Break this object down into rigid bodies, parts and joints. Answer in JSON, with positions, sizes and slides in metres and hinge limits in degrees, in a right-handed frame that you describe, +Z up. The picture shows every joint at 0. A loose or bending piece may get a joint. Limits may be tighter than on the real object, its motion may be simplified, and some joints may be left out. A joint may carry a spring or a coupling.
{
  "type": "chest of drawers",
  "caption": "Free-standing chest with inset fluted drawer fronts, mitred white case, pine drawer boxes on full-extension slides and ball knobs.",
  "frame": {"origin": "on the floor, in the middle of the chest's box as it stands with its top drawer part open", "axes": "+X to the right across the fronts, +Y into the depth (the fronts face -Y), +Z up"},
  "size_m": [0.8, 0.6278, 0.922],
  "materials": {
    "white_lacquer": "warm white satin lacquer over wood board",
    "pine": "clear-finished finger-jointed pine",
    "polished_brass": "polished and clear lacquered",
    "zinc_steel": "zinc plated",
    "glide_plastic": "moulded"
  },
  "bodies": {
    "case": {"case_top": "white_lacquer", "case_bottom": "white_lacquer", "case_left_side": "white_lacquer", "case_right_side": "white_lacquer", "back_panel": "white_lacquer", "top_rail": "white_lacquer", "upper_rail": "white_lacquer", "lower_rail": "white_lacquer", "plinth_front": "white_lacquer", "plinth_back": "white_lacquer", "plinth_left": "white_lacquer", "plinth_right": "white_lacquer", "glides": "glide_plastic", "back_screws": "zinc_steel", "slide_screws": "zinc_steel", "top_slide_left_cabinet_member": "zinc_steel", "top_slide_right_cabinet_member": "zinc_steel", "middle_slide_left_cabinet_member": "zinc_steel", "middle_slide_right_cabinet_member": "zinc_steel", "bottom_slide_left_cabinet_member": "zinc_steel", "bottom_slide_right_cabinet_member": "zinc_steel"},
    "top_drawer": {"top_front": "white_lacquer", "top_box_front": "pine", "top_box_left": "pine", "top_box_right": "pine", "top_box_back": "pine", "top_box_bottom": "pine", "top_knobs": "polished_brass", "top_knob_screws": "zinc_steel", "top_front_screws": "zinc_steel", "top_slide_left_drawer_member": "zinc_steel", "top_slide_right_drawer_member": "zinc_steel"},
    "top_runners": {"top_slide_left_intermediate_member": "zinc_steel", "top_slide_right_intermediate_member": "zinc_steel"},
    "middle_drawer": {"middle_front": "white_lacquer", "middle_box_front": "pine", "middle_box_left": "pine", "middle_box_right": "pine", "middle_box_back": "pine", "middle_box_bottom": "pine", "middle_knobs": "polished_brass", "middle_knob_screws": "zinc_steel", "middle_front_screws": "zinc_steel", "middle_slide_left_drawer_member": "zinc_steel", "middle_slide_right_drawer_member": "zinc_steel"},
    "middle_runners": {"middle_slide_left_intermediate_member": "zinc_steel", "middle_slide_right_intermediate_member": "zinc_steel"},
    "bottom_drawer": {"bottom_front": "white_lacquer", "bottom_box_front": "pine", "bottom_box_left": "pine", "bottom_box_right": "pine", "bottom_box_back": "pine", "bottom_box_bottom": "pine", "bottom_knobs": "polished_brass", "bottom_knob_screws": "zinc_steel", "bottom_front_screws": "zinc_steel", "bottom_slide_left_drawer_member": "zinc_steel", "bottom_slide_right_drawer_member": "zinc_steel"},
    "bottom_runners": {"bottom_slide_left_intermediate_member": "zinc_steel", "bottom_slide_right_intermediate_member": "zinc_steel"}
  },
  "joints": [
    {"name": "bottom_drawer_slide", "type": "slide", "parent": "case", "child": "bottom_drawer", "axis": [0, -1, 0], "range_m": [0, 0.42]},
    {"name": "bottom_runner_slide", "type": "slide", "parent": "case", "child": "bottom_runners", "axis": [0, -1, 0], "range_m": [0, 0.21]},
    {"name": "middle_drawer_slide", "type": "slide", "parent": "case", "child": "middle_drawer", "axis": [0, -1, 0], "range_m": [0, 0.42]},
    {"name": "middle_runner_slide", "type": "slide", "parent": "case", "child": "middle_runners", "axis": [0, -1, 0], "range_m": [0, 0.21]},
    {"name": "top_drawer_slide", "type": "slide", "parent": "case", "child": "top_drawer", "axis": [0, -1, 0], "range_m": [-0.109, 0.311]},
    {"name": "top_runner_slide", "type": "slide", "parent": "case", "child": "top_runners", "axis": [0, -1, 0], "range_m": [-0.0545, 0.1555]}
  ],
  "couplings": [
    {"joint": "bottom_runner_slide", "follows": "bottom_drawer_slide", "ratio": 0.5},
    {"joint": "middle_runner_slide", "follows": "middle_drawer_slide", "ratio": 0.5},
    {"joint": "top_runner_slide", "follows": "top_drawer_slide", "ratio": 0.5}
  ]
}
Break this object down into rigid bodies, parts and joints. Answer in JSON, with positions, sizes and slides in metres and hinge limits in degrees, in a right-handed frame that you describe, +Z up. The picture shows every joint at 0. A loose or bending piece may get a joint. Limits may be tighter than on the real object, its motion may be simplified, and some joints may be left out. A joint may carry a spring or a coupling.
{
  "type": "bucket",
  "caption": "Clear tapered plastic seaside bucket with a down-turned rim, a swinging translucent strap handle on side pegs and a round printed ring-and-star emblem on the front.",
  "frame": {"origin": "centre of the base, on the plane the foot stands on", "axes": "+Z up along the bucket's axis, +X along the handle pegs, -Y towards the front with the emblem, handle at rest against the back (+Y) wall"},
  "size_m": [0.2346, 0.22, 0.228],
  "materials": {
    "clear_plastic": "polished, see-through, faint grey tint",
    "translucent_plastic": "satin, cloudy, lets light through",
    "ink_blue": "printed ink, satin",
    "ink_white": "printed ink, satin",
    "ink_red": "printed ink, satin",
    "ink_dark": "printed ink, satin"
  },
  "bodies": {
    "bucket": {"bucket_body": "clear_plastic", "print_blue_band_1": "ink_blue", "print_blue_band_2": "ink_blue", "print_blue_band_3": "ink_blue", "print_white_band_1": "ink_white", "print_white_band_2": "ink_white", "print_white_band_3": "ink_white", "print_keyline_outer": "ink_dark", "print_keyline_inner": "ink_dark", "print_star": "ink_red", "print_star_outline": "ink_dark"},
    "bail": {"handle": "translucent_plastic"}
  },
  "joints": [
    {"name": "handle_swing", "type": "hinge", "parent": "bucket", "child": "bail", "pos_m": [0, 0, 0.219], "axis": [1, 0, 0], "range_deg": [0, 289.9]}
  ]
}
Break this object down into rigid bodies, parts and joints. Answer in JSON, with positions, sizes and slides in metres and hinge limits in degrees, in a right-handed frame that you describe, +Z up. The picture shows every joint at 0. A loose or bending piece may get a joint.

* * *

Exercise task:
Faithfully copy every entry, leaving nothing out.

Completed task:
Break this object down into rigid bodies, parts and joints. Answer in JSON, with positions, sizes and slides in metres and hinge limits in degrees, in a right-handed frame that you describe, +Z up. The picture shows every joint at 0. A loose or bending piece may get a joint. Limits may be tighter than on the real object, its motion may be simplified, and some joints may be left out. A joint may carry a spring or a coupling.
{
  "type": "chest of drawers",
  "caption": "Free-standing chest with inset fluted drawer fronts, mitred white case, pine drawer boxes on full-extension slides and ball knobs.",
  "frame": {"origin": "on the floor, in the middle of the chest's box as it stands with its top drawer part open", "axes": "+X to the right across the fronts, +Y into the depth (the fronts face -Y), +Z up"},
  "size_m": [0.8, 0.6278, 0.922],
  "materials": {
    "white_lacquer": "warm white satin lacquer over wood board",
    "pine": "clear-finished finger-jointed pine",
    "polished_brass": "polished and clear lacquered",
    "zinc_steel": "zinc plated",
    "glide_plastic": "moulded"
  },
  "bodies": {
    "case": {"case_top": "white_lacquer", "case_bottom": "white_lacquer", "case_left_side": "white_lacquer", "case_right_side": "white_lacquer", "back_panel": "white_lacquer", "top_rail": "white_lacquer", "upper_rail": "white_lacquer", "lower_rail": "white_lacquer", "plinth_front": "white_lacquer", "plinth_back": "white_lacquer", "plinth_left": "white_lacquer", "plinth_right": "white_lacquer", "glides": "glide_plastic", "back_screws": "zinc_steel", "slide_screws": "zinc_steel", "top_slide_left_cabinet_member": "zinc_steel", "top_slide_right_cabinet_member": "zinc_steel", "middle_slide_left_cabinet_member": "zinc_steel", "middle_slide_right_cabinet_member": "zinc_steel", "bottom_slide_left_cabinet_member": "zinc_steel", "bottom_slide_right_cabinet_member": "zinc_steel"},
    "top_drawer": {"top_front": "white_lacquer", "top_box_front": "pine", "top_box_left": "pine", "top_box_right": "pine", "top_box_back": "pine", "top_box_bottom": "pine", "top_knobs": "polished_brass", "top_knob_screws": "zinc_steel", "top_front_screws": "zinc_steel", "top_slide_left_drawer_member": "zinc_steel", "top_slide_right_drawer_member": "zinc_steel"},
    "top_runners": {"top_slide_left_intermediate_member": "zinc_steel", "top_slide_right_intermediate_member": "zinc_steel"},
    "middle_drawer": {"middle_front": "white_lacquer", "middle_box_front": "pine", "middle_box_left": "pine", "middle_box_right": "pine", "middle_box_back": "pine", "middle_box_bottom": "pine", "middle_knobs": "polished_brass", "middle_knob_screws": "zinc_steel", "middle_front_screws": "zinc_steel", "middle_slide_left_drawer_member": "zinc_steel", "middle_slide_right_drawer_member": "zinc_steel"},
    "middle_runners": {"middle_slide_left_intermediate_member": "zinc_steel", "middle_slide_right_intermediate_member": "zinc_steel"},
    "bottom_drawer": {"bottom_front": "white_lacquer", "bottom_box_front": "pine", "bottom_box_left": "pine", "bottom_box_right": "pine", "bottom_box_back": "pine", "bottom_box_bottom": "pine", "bottom_knobs": "polished_brass", "bottom_knob_screws": "zinc_steel", "bottom_front_screws": "zinc_steel", "bottom_slide_left_drawer_member": "zinc_steel", "bottom_slide_right_drawer_member": "zinc_steel"},
    "bottom_runners": {"bottom_slide_left_intermediate_member": "zinc_steel", "bottom_slide_right_intermediate_member": "zinc_steel"}
  },
  "joints": [
    {"name": "bottom_drawer_slide", "type": "slide", "parent": "case", "child": "bottom_drawer", "axis": [0, -1, 0], "range_m": [0, 0.42]},
    {"name": "bottom_runner_slide", "type": "slide", "parent": "case", "child": "bottom_runners", "axis": [0, -1, 0], "range_m": [0, 0.21]},
    {"name": "middle_drawer_slide", "type": "slide", "parent": "case", "child": "middle_drawer", "axis": [0, -1, 0], "range_m": [0, 0.42]},
    {"name": "middle_runner_slide", "type": "slide", "parent": "case", "child": "middle_runners", "axis": [0, -1, 0], "range_m": [0, 0.21]},
    {"name": "top_drawer_slide", "type": "slide", "parent": "case", "child": "top_drawer", "axis": [0, -1, 0], "range_m": [-0.109, 0.311]},
    {"name": "top_runner_slide", "type": "slide", "parent": "case", "child": "top_runners", "axis": [0, -1, 0], "range_m": [-0.0545, 0.1555]}
  ],
  "couplings": [
    {"joint": "bottom_runner_slide", "follows": "bottom_drawer_slide", "ratio": 0.5},
    {"joint": "middle_runner_slide", "follows": "middle_drawer_slide", "ratio": 0.5},
    {"joint": "top_runner_slide", "follows": "top_drawer_slide", "ratio": 0.5}
  ]
}
Break this object down into rigid bodies, parts and joints. Answer in JSON, with positions, sizes and slides in metres and hinge limits in degrees, in a right-handed frame that you describe, +Z up. The picture shows every joint at 0. A loose or bending piece may get a joint. Limits may be tighter than on the real object, its motion may be simplified, and some joints may be left out. A joint may carry a spring or a coupling.
{
  "type": "bucket",
  "caption": "Clear tapered plastic seaside bucket with a down-turned rim, a swinging translucent strap handle on side pegs and a round printed ring-and-star emblem on the front.",
  "frame": {"origin": "centre of the base, on the plane the foot stands on", "axes": "+Z up along the bucket's axis, +X along the handle pegs, -Y towards the front with the emblem, handle at rest against the back (+Y) wall"},
  "size_m": [0.2346, 0.22, 0.228],
  "materials": {
    "clear_plastic": "polished, see-through, faint grey tint",
    "translucent_plastic": "satin, cloudy, lets light through",
    "ink_blue": "printed ink, satin",
    "ink_white": "printed ink, satin",
    "ink_red": "printed ink, satin",
    "ink_dark": "printed ink, satin"
  },
  "bodies": {
    "bucket": {"bucket_body": "clear_plastic", "print_blue_band_1": "ink_blue", "print_blue_band_2": "ink_blue", "print_blue_band_3": "ink_blue", "print_white_band_1": "ink_white", "print_white_band_2": "ink_white", "print_white_band_3": "ink_white", "print_keyline_outer": "ink_dark", "print_keyline_inner": "ink_dark", "print_star": "ink_red", "print_star_outline": "ink_dark"},
    "bail": {"handle": "translucent_plastic"}
  },
  "joints": [
    {"name": "handle_swing", "type": "hinge", "parent": "bucket", "child": "bail", "pos_m": [0, 0, 0.219], "axis": [1, 0, 0], "range_deg": [0, 289.9]}
  ]
}
Break this object down into rigid bodies, parts and joints. Answer in JSON, with positions, sizes and slides in metres and hinge limits in degrees, in a right-handed frame that you describe, +Z up. The picture shows every joint at 0. A loose or bending piece may get a joint.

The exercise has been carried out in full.